Now if $0 > 1/y > -\delta$, what does this tell us about $y$?
Multiplying by $-1$ to make everything nonegative, to avoid any sign confusion:
$$0< -1/y < \delta$$ Inverting $$0<1/\delta<-y$$
Finally, multiplying again by $-1$ we have $$0 > -1/\delta > y$$
Let's summarize what this all implies:
We know that if the first limit exists, then for any $\varepsilon >0$ there exists some $\delta>0$ such that for all $y$ if $$y < -1/\delta \text{ then } \left\vert f(y) - \ell \right\vert < \varepsilon$$
Or, substituting $N = -1/\delta$ we have, for any $\varepsilon >0$ there exists some $N<0$ such that for all $y$, if $$y < N \text{ then } \left\vert f(y) - \ell \right\vert < \varepsilon$$
Another way of writing this is: $$\lim_{y \to -\infty} f(y) = \ell$$
Thus, if the first limit exists, then so too does the second, and they are equal.
A key point here is the equivalence of the conditions $y < -1/\delta < 0$ and $0 > 1/y > -\delta$. The first implies the second and vice versa.
Finally to complete the proof, we can begin with the second limit and similarly show that if it exists, then so too does the first, and they are equal.

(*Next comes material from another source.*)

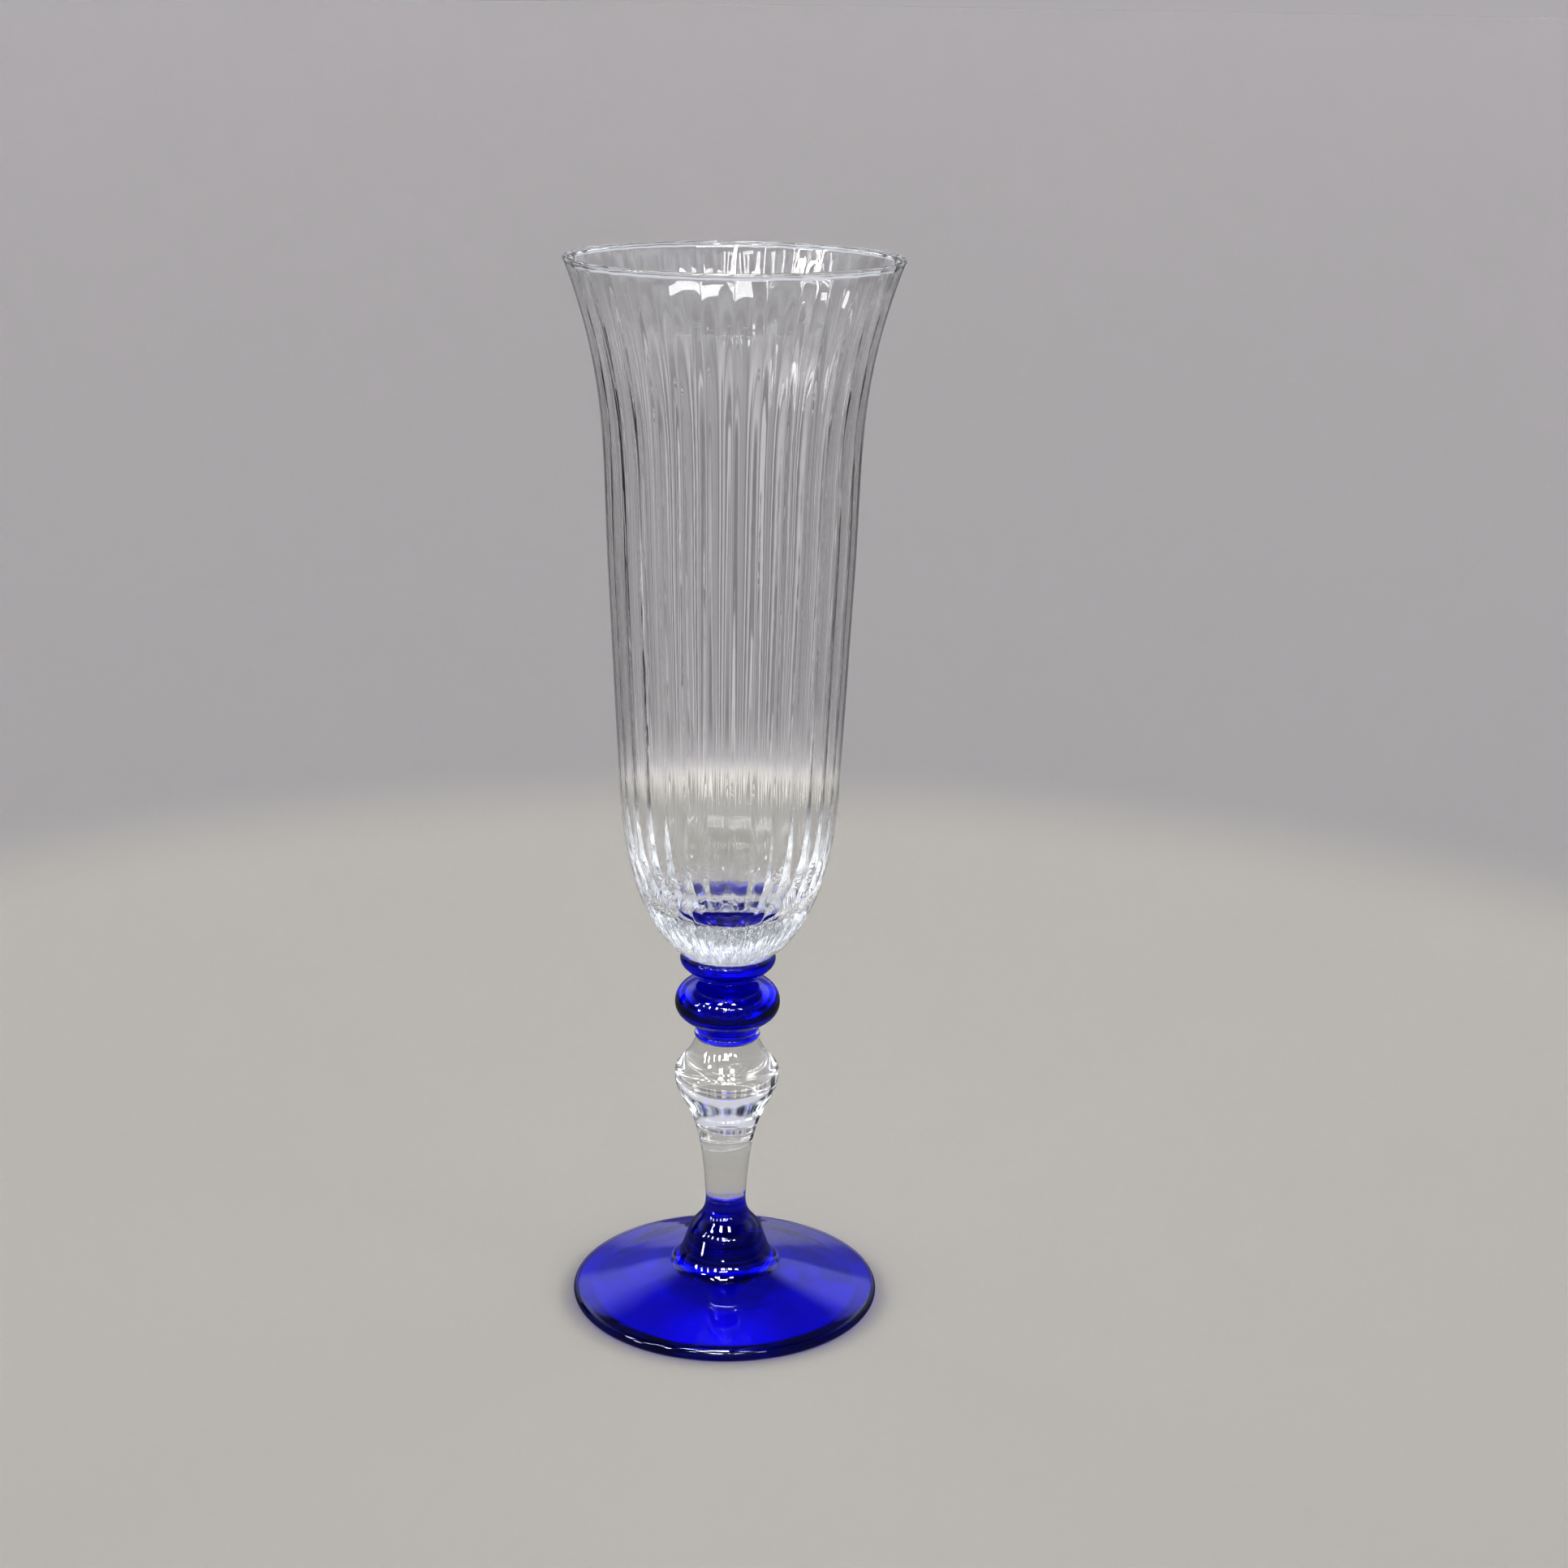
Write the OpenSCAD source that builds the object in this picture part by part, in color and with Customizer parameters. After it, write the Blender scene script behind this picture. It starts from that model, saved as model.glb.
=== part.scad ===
// Champagne flute: a rib-moulded clear bowl on a cobalt merese and ring knop,
// a clear baluster stem and a cobalt foot. Every piece is a solid of revolution
// about +Z. The pieces are stacked, each one standing on the flat end of the one
// below it, as the hot gathers of the real glass are. Millimetres.

/* [Bowl] */
// Height of the bowl above its seat on the merese
bowl_h = 139.2; // [125:0.1:170]
// Outside diameter over the flared rim
rim_d = 64.8; // [54:0.1:80]
// Thickness of the lip, which is also the rim's full rounding
lip_t = 1.1; // [0.8:0.1:2]
// Lean of the flare at the rim, in degrees from upright
rim_lean = 20; // [10:1:35]
// Outside diameter where the flare begins
throat_d = 48; // [44:0.1:53]
// Height of the throat above the seat
throat_h = 79.2; // [60:0.1:100]
// Outside diameter where the wall rounds under
shoulder_d = 43.8; // [38:0.1:48]
// Height of that shoulder above the seat
shoulder_h = 36.2; // [28:0.1:48]
// Wall thickness between shoulder and throat
wall_t = 1.5; // [1:0.1:2.5]
// Thickness of the solid floor above the seat
floor_t = 9.5; // [4:0.1:12]
// Diameter of the flat seat that is fused to the merese
seat_d = 17.8; // [12:0.1:19]
// Lean of the bowl's side where it leaves the seat, in degrees
seat_lean = 56; // [40:1:70]

/* [Merese] */
// Height of the merese, the thin disc under the bowl
merese_h = 4.9; // [4:0.1:8]
// Widest diameter of the merese
merese_d = 19.4; // [19.2:0.1:26]
// Height of the merese's rounded upper edge
merese_edge_h = 1.1; // [0.6:0.1:2]
// Diameter of the neck between the merese and the ring knop
neck_d = 12.1; // [9:0.1:16]

/* [Ring knop] */
// Height of the ring knop, from the stem to the neck
knop_h = 11.9; // [10:0.1:16]
// Widest diameter of the ring knop
knop_d = 21.4; // [18:0.1:28]
// Height of the ring's widest line above the stem
knop_belly_h = 6.2; // [5:0.1:8]
// Diameter of the collar under the ring
collar_d = 14; // [13:0.1:18]
// Height of that collar above the stem
collar_h = 1.7; // [1:0.1:3]
// Diameter of the joint between the ring knop and the stem
joint_d = 12.4; // [9:0.1:13]

/* [Baluster stem] */
// Height of the clear stem
stem_h = 37.2; // [30:0.1:60]
// Widest diameter of the baluster
baluster_d = 21.3; // [18:0.1:28]
// Height of that widest line below the top of the stem
baluster_drop = 9.4; // [8:0.1:14]
// Diameter of the stem where it meets the foot
waist_d = 8.3; // [7:0.1:12]

/* [Foot] */
// Height of the foot, from the table to the stem
foot_h = 21.8; // [20:0.1:30]
// Outside diameter of the foot
foot_d = 63.4; // [52:0.1:80]
// Thickness of the foot's rounded edge
foot_edge_t = 2.8; // [2:0.1:4]
// Slope of the top of the foot, in degrees from level
foot_slope = 13.5; // [8:0.5:16]
// Diameter at which the top of the foot sweeps up into the boss
boss_base_d = 23.6; // [20:0.1:30]
// Diameter of the boss at its shoulder
boss_d = 15.8; // [13:0.1:20]
// Height of the boss's shoulder below the stem
boss_drop = 8; // [6:0.1:10]
// Width of the flat ring that the foot rests on
rest_w = 3.3; // [2:0.1:6]
// Height of the hollow under the middle of the foot
hollow_h = 3.6; // [1:0.1:5]

/* [Hidden] */
$fn = 128;
// Steps along one curved stretch of an outline
curve_steps = 16;
// Steps round the lip and round the foot's edge
nose_steps = 10;
// Handle length, as a share of the stretch, that turns a curve into a quarter round
quarter = 0.55;
// Levels of the joints, from the table up
stem_z = foot_h;
knop_z = stem_z + stem_h;
merese_z = knop_z + knop_h;
bowl_z = merese_z + merese_h;
// Radii that two pieces share
waist_r = waist_d / 2;
joint_r = joint_d / 2;
neck_r = neck_d / 2;
seat_r = seat_d / 2;

// Point at a distance from p, in the direction that leans outward from upright by lean
function along(p, lean, distance) = p + distance * [sin(lean), cos(lean)];

// Curve from p to q that leaves p at one lean and arrives at q at another. reach_p and
// reach_q are its handles, as shares of the rise between the two points.
function sweep(p, lean_p, reach_p, q, lean_q, reach_q) =
    let (
        rise = q[1] - p[1],
        a = along(p, lean_p, reach_p * rise),
        b = along(q, lean_q, -reach_q * rise)
    )
    [for (i = [0 : curve_steps])
        let (t = i / curve_steps, u = 1 - t)
        u * u * u * p + 3 * u * u * t * a + 3 * u * t * t * b + t * t * t * q];

// Points on an arc about c, from one angle to another
function nose(c, r, from, to) =
    [for (i = [0 : nose_steps])
        let (angle = from + (to - from) * i / nose_steps)
        c + r * [cos(angle), sin(angle)]];

// The list without its first point, for joining it to the end of another list
function rest_of(points) = [for (i = [1 : len(points) - 1]) points[i]];

// The list from its last point to its first
function reversed(points) = [for (i = [len(points) - 1 : -1 : 0]) points[i]];

// A side of the bowl from its shoulder to the lip: a straight wall, then the flare
function bowl_side(shoulder, throat, lip) =
    let (wall_lean = atan2(throat[0] - shoulder[0], throat[1] - shoulder[1]))
    concat([shoulder], sweep(throat, wall_lean, 0.39, lip, rim_lean, 0.41));

// Outline of the bowl's glass, standing on its seat at height zero
function bowl_outline() =
    let (
        shoulder = [shoulder_d / 2, shoulder_h],
        throat = [throat_d / 2, throat_h],
        inner_shoulder = shoulder - [wall_t, 0],
        inner_throat = throat - [wall_t, 0],
        wall_lean = atan2(throat[0] - shoulder[0], throat[1] - shoulder[1]),
        lip_r = lip_t / 2,
        lip_c = [rim_d / 2 - lip_r, bowl_h - lip_r],
        lip = nose(lip_c, lip_r, -rim_lean, 180 - rim_lean),
        floor_top = [0, floor_t],
        floor_reach = quarter * inner_shoulder[0] / (shoulder_h - floor_t),
        outer_base = sweep([seat_r, 0], seat_lean, 0.333, shoulder, wall_lean, 0.336),
        inner_base = sweep(floor_top, 90, floor_reach, inner_shoulder, wall_lean, 0.6),
        outer = bowl_side(shoulder, throat, lip[0]),
        inner = bowl_side(inner_shoulder, inner_throat, lip[nose_steps])
    )
    concat([[0, 0]], outer_base, rest_of(outer), rest_of(lip),
        rest_of(reversed(inner)), rest_of(reversed(inner_base)));

// Outline of the merese, standing on the ring knop's neck at height zero
function merese_outline() =
    let (
        widest = [merese_d / 2, merese_h - merese_edge_h],
        under = sweep([neck_r, 0], 0, 0.126, widest, 0, 0.58),
        edge = sweep(widest, 0, quarter, [seat_r, merese_h], -90, 0.4)
    )
    concat([[0, 0]], under, rest_of(edge), [[0, merese_h]]);

// Outline of the ring knop, standing on the stem at height zero
function knop_outline() =
    let (
        widest = [knop_d / 2, knop_belly_h],
        collar = [collar_d / 2, collar_h],
        under = sweep(collar, 42, 0.1, widest, 0, 0.67),
        over = sweep(widest, 0, 0.74, [neck_r, knop_h], 0, 0.17)
    )
    concat([[0, 0], [joint_r, 0]], under, rest_of(over), [[0, knop_h]]);

// Outline of the baluster stem, standing on the foot at height zero
function stem_outline() =
    let (
        widest = [baluster_d / 2, stem_h - baluster_drop],
        shank = sweep([waist_r, 0], 2.4, 0.82, widest, 0, 0.23),
        head = sweep(widest, 0, 0.4, [joint_r, stem_h], -20, 0.8)
    )
    concat([[0, 0]], shank, rest_of(head), [[0, stem_h]]);

// Outline of the foot, standing on the table at height zero
function foot_outline() =
    let (
        edge_r = foot_edge_t / 2,
        edge_c = [foot_d / 2 - edge_r, edge_r],
        edge = nose(edge_c, edge_r, -90, 90 - foot_slope),
        edge_top = edge[nose_steps],
        base_r = boss_base_d / 2,
        base = [base_r, edge_top[1] + (edge_top[0] - base_r) * tan(foot_slope)],
        boss = [boss_d / 2, foot_h - boss_drop],
        flank = sweep(base, foot_slope - 90, 0.34, boss, -19, 0.31),
        top = sweep(boss, -17, 0.47, [waist_r, foot_h], 0, 0.58),
        rest_r = edge_c[0] - rest_w,
        hollow_reach = quarter * rest_r / hollow_h,
        hollow = sweep([rest_r, 0], -75, 0.5 * hollow_reach, [0, hollow_h], -90, hollow_reach)
    )
    concat(reversed(hollow), edge, flank, rest_of(top), [[0, foot_h]]);

// A piece of glass turned about the axis, raised to the level that it stands on
module turned(outline, level) {
    translate([0, 0, level])
        rotate_extrude()
            polygon(outline);
}

module foot() {
    color("mediumblue")
        turned(foot_outline(), 0);
}

module baluster_stem() {
    color("lightcyan")
        turned(stem_outline(), stem_z);
}

module ring_knop() {
    color("navy")
        turned(knop_outline(), knop_z);
}

module merese() {
    color("mediumblue")
        turned(merese_outline(), merese_z);
}

module bowl() {
    color("aliceblue", 0.5)
        turned(bowl_outline(), bowl_z);
}

foot();
baluster_stem();
ring_knop();
merese();
bowl();
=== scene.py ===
# %% [markdown]
# # A cobalt and clear champagne flute
# The glass is five pieces of hot-worked glass, fused end to end: a cobalt foot, a clear
# baluster stem, a cobalt ring knop, a cobalt merese and a clear, rib-moulded bowl. The packed
# model gives the place and the size of each. This lesson builds the glass again as fine
# surfaces, because flat facets that are too small to see on plaster are plain to see in glass,
# where every facet bends the light its own way.

import math

import bpy
import numpy as np
from mathutils import Matrix, Vector


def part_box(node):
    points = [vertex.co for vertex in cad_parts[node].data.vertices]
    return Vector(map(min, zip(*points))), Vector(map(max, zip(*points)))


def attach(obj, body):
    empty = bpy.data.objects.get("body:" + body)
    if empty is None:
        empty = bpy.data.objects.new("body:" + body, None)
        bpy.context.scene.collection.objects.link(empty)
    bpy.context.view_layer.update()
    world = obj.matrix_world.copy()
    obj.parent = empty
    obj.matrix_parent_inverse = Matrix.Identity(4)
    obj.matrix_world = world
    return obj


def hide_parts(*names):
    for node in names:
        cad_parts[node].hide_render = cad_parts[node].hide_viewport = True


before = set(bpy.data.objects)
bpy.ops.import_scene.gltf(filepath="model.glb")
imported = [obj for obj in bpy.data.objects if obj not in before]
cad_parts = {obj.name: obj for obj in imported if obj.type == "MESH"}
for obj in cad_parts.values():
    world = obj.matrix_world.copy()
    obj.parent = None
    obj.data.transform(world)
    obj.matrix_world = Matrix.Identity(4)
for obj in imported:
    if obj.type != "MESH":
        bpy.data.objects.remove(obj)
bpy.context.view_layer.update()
MM = 0.001

# %% [markdown]
# ## The camera
# It stands a little over half a metre away and looks down at the glass by about 17 degrees,
# so the rim shows as a thin ellipse and the foot as a wider one. The camera is made from three
# directions instead of three angles, because a roll of a degree is easier to see that way.

# %% The camera
CAMERA_DISTANCE = 512.7 * MM
CAMERA_HEIGHT = 263.8 * MM
LOOK_DOWN = math.radians(16.55)
LOOK_ASIDE = math.radians(1.21)
ROLL = math.radians(0.903)
LENS = 61.66

ahead = Vector((math.sin(LOOK_ASIDE) * math.cos(LOOK_DOWN),
                math.cos(LOOK_ASIDE) * math.cos(LOOK_DOWN),
                -math.sin(LOOK_DOWN)))
level_right = Vector((math.cos(LOOK_ASIDE), -math.sin(LOOK_ASIDE), 0.0))
level_up = level_right.cross(ahead)
right = level_right * math.cos(ROLL) + level_up * math.sin(ROLL)
up = level_up * math.cos(ROLL) - level_right * math.sin(ROLL)

camera = bpy.data.objects.new("camera", bpy.data.cameras.new("camera"))
camera.data.lens = LENS
camera.matrix_world = Matrix((
    (right.x, up.x, -ahead.x, 0.0),
    (right.y, up.y, -ahead.y, -CAMERA_DISTANCE),
    (right.z, up.z, -ahead.z, CAMERA_HEIGHT),
    (0.0, 0.0, 0.0, 1.0)))
bpy.context.scene.collection.objects.link(camera)
bpy.context.scene.camera = camera
print("camera", round(camera.location.length, 3), "m from the foot")

# %% [markdown]
# ## Outlines
# A glassmaker shapes every one of these pieces by turning it, so each has an outline, and the
# surface is that outline carried round the axis. The outline is a chain of cubic curves. A
# curve is given by its two ends, the lean of the glass at each end, and how far it holds on to
# that lean. That is how one describes a silhouette: upright here, leaning out by so much there.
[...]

The steps will be very similar to what we've already done.
Alternate justification for substituting in $y = 1/x$
Going back to the beginning, we see that the first limit involves $f(1/x)$. What do the $\delta$-restrictions tell us about $1/x$?
If the first limit is $\ell$ then, for any $\varepsilon > 0$ there exists some $\delta > 0$ such that for all $x$ if $$0 < -x < \delta, \text{then} \left\vert f\left(\frac{1}{x}\right) - \ell \right\vert < \varepsilon$$
If $$0 < -x < \delta$$ then $$0 < 1/\delta <\frac{1}{-x}$$ or $$0 > -1/\delta >\frac{1}{x}$$
Thus, for any $\varepsilon > 0$ there exists some $N = -1/\delta < 0$ such that for all $x$, if $$\frac{1}{x}< N \text{ then } \left\vert f\left(\frac{1}{x}\right) - \ell \right\vert < \varepsilon$$
We can see here we're almost to the second limit. We just need to replace the number $\frac{1}{x}$ with $x$ (or $y$, or any other name).